GOD WANTS EVERYONE IN HEAVEN

The Bible is so clear that God does not want anyone to perish but wants everyone to experience his life and forgiveness and eternal bliss (2 Peter 3:9). So we can be sure that if a second chance after death would do any good God would give a second chance, a third chance, a million, million chances. But what is life if not a million million such chances?

Therefore, I don’t think we have to imagine that in eternity it’s possible for someone to wake up and repent in a sincere and beautifully humble way, and God says, “too late for you buddy!”

To specifically answer your question, if someone were truly and genuinely remorseful in the afterlife, then God would certainly welcome them into heaven. We infer this because heaven, according to Christian teaching, is not a reward for being a good person, but rather a gift of God’s grace. If it’s a gift of grace, then the fact that one deserves hell is not a disqualifier! It’s not a disqualifier that they do it late. Jesus was clear people can arrive in the Kingdom even very late in the Day. Their prior rejection is no hindrance, such is the humility of God to take repentant sinners who turn to Him only after giving every competing god a try first.

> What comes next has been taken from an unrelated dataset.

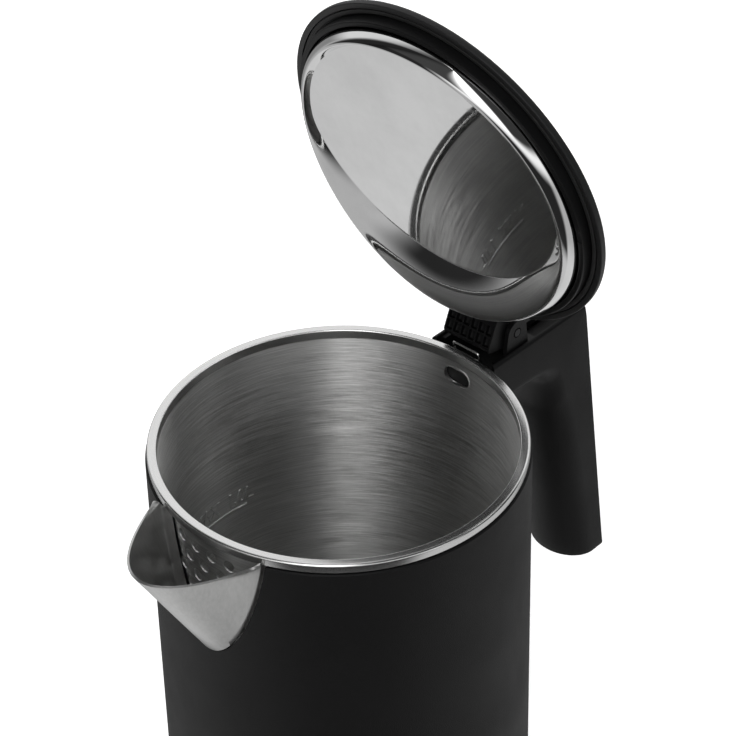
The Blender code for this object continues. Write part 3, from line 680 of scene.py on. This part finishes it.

A QUESTION OF FAITH AND REPENTANCE

So people don’t go to hell because God couldn’t possibly stomach allowing hellbound people into his heaven because he’s ALREADY decided to let hellbound people into heaven through the Cross. Every person who goes to heaven was by default hellbound. People don’t go to hell because God’s too prideful to take them in after they’ve thumbed their nose at him all their life. It’s never a question of God not being forgiving enough. It’s always a question of whether or not we respond in trusting faith, a childlike dependence on God’s mercy, and a true repentance from acts that lead to death.

Now, Scripture gives us no indication that such remorse is possible post-death. So we have to trust that God knows how many chances each person needs and to know when more chances won’t do any good.